Darren Field: Yes. Good morning and thank you for the question. I started to talk about that pivot at the end of Q3 and we certainly saw that play out. And in my prepared comments, I used the word atypical. We certainly saw that throughout the fourth quarter, a continued weakening from October into December. As we sit here right now just through 15, 16 days in January. I would say, we’re consistent with what we saw end of December. However, as Darren mentioned, we do expect sometime maybe second quarter going into third quarter with inventory resets. We would fully expect to see the freight market rebound, but I do feel like this is the area of our company that will most feel the volatility we’ve long discussed and documented what happened in the spot market and that still sits about where it was.
And so, until we see some of that freight demand rebound imports start flowing, I think we’ll be in a comparable environment to what we saw in the fourth quarter in brokerage.
Operator: Our next question comes from Brian Ossenbeck from J.P. Morgan. Your line is open.
Brian Ossenbeck: Hey, good morning. Thanks for taking the question. So, Shelley, maybe you can elaborate a little bit more on some of the caution you’re seeing on the demand side and we’ve touched on it a little bit, but it seems like the general view is that you expect a tough first quarter and then some improvements, sort of towards the middle part of the year. So, Darren, does that give you enough confidence from the demand side and also from the service side, both from the West and the East to really lean in and commit that capacity that you think your customers are going to be there and waiting for? Because it does seem like the timing of the recovery on the service side and demand is going to be a key factor here. So, curious on your thoughts there. Thank you.
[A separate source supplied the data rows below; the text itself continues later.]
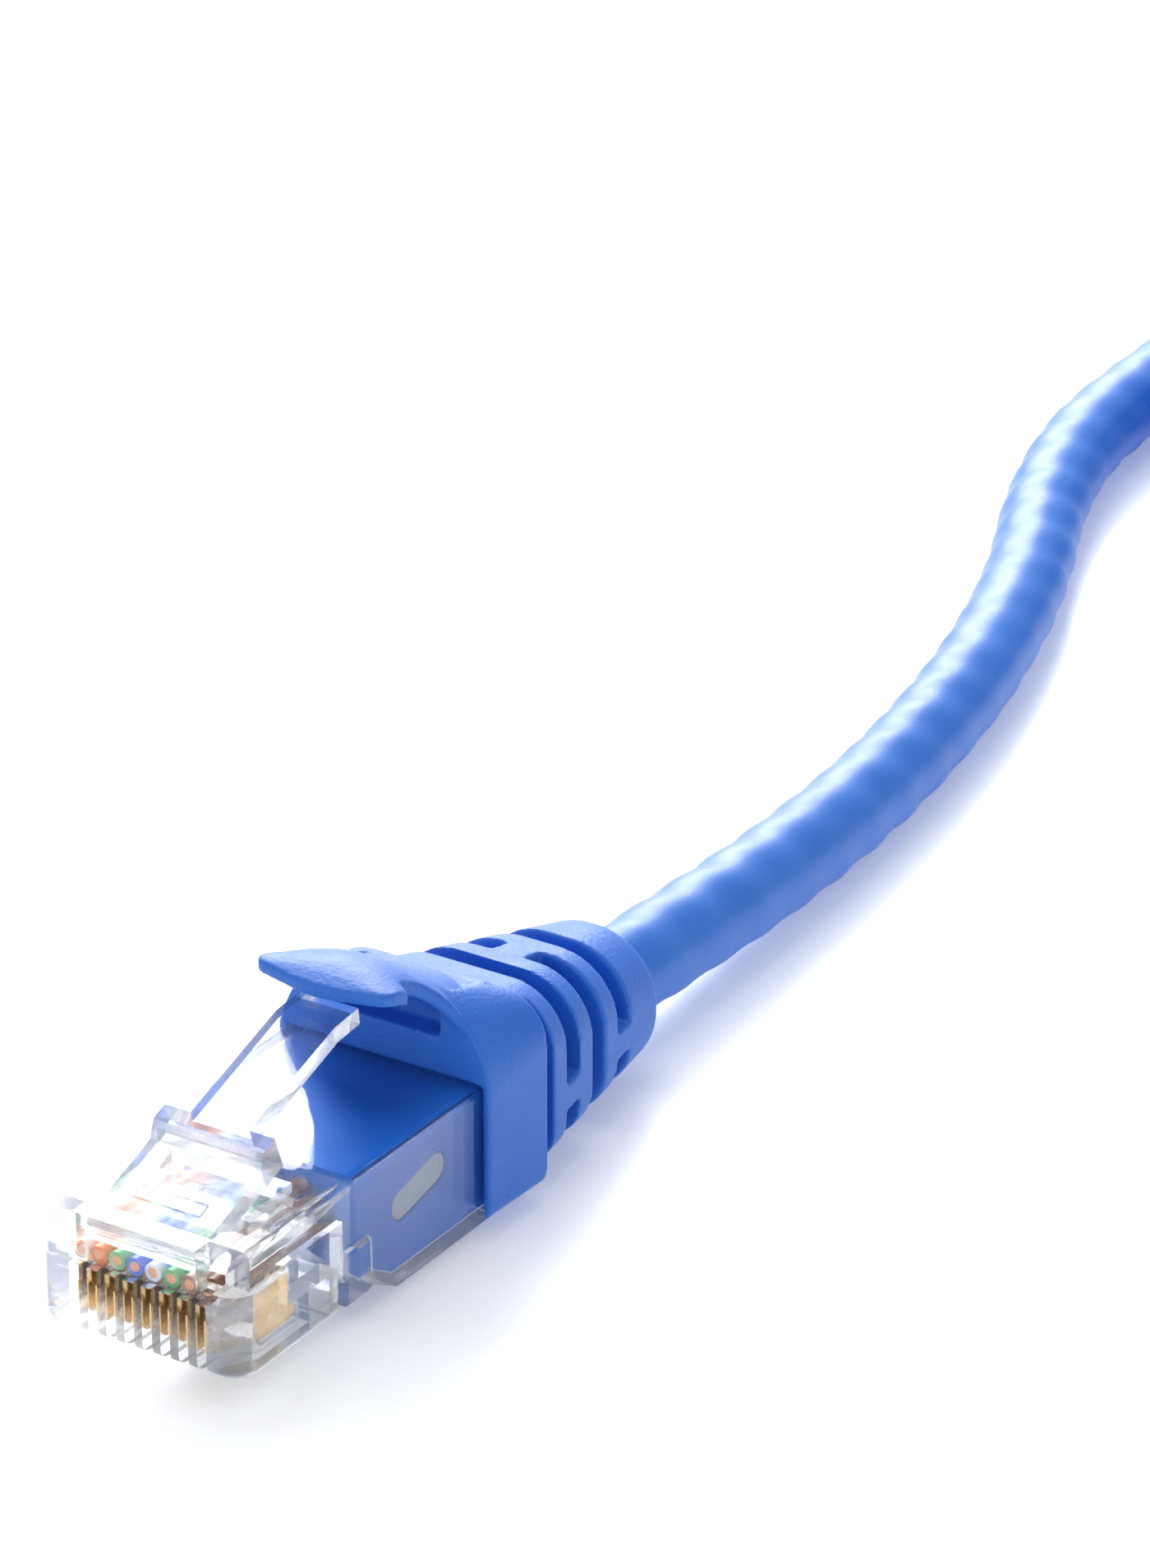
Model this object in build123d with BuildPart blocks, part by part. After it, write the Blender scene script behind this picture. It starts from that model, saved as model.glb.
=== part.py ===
"""Ethernet patch cable: two moulded 8P8C plugs with snagless boots on one metre of blue cord.

Millimetres, +Z up. The near plug points to -Y and the cord leaves it towards +Y. The origin is
the bottom centre of the near plug with its boot. Each end is drawn in a plug frame (X across the
contacts, Y from the mating face to the cord, Z from the nose's underside to the latch) and then
placed, so both ends are the same pieces.
"""

import math
import os

from build123d import *

# ---------------------------------------------------------------- driving dimensions
# Plug, after the 8P8C connector standard
CONTACTS = 8
PITCH = 1.016
NOSE_WIDTH = 11.68
NOSE_DEPTH = 7.6
NOSE_BOTTOM = -0.2
NOSE_HEIGHT = 4.2
LEDGE_START = 3.6
LEDGE_HEIGHT = 2.35
LEDGE_INSET = 4.8
BODY_WIDTH = 11.1
BODY_TOP = 6.15
BODY_BOTTOM = -1.12
PLUG_LENGTH = 21.0
SHOULDER_START = 8.45
SHOULDER_END = 10.4
HALL_START = 9.9
WALL = 0.6

# Contact blades and the slots they sit in
SLOT_WIDTH = 0.54
SLOT_DEPTH = 6.6
SLOT_HEIGHT = 3.4
BLADE_THICKNESS = 0.36

# Conductors: insulated wires in a flat row, then two rows of four inside the jacket
WIRE_DIAMETER = 0.92
COPPER_DIAMETER = 0.52
WIRE_HEIGHT = 3.9
WIRE_FRONT = 0.95
JACKET_AXIS = 2.3
JACKET_START = 13.4
PAIR_SPACING = 1.04

# Latch, hinged at the top of the nose
LATCH_PIVOT = (1.3, 5.5)
LATCH_SLOPE = 19.5
LATCH_WIDTH = 6.2
LATCH_TAB_WIDTH = 3.3
LATCH_PLATE_END = 6.2
LATCH_STEP = 0.8
LATCH_BEND = 13.4
LATCH_LENGTH = 15.2
LATCH_THICKNESS = 1.0

# Boot with its snagless cover
COLLAR_START = 20.0
COLLAR_END = 24.8
COLLAR_WIDTH = 12.5
COLLAR_FRONT_TOP = 11.2
COLLAR_REAR_TOP = 8.95
BOOT_END = 39.0
BOOT_END_RADIUS = 3.75
BOOT_END_AXIS = 1.75
RING_PITCH = 3.0
GROOVE_WIDTH = 1.45
CORE_RADIUS = 3.15
COVER_PIVOT = (22.6, 8.6)
COVER_KNUCKLE = 1.15
COVER_WIDTH = 6.2
COVER_HEAD_WIDTH = 7.7
COVER_FRONT = 14.3

# Cord
CORD_DIAMETER = 5.0
CORD_RADIUS = CORD_DIAMETER / 2
TIE_THICKNESS = 0.6
TIE_WIDTH = 9.0

# Room between a hinged piece and the piece that carries it
HINGE_GAP = 0.15

# Lowest line of the boot in the plug frame, which stands on the table
TABLE = BOOT_END_AXIS - BOOT_END_RADIUS
NEAR_PLACE = Location((0, -BOOT_END / 2, -TABLE))
FAR_PLACE = Location((42, 31, -TABLE))

pin_x = [(i - (CONTACTS - 1) / 2) * PITCH for i in range(CONTACTS)]

os.makedirs("parts", exist_ok=True)


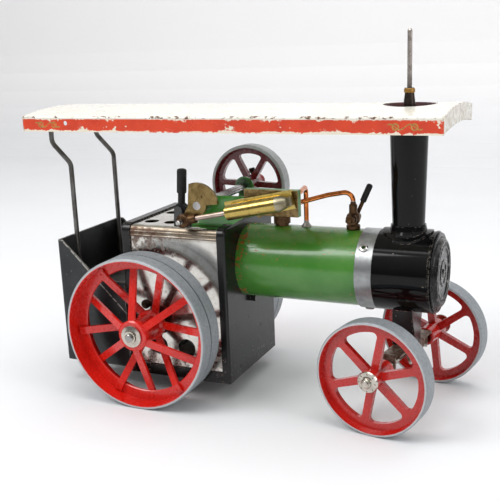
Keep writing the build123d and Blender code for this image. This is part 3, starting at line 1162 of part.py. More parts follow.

Shelley Simpson: Good morning, Brian. We did use the theme word and we have through the whole pandemic and that was being fluid, with our customers and just helping them understand where they’re at and where we’re at from a transportation perspective. We also talked a lot about being cautious in the last discussion. And I think those were some of the demand trends we were starting to see. If you look in the fourth quarter, you saw port activity continue to decline all the way into December. And certainly, we’re feeling the impact from that. As we have talked to customers, they have shared with us that there is an inventory correction happening that you’ve heard both Brad and Darren talk about. And that’s really we expect to continue to occur all through the first quarter.
We have had good signals from our customers about Q2 starting up back to a more normalized or having a more normal environment. We’re not sure at what point that is in Q2, but we do feel like the back half of the year, we have confidence from what our customers are giving us and the data points that they have, what they’re going to be doing from an ordering perspective. The freight recession that we see right now is largely inventory driven. We don’t see anything else from our customers in total. And then last thing I would say, Brian, if you think about bid season for our company in the one-way part of the business, so this should be all of intermodal and all of highway services. Those really occur in the back half of the year fully loaded.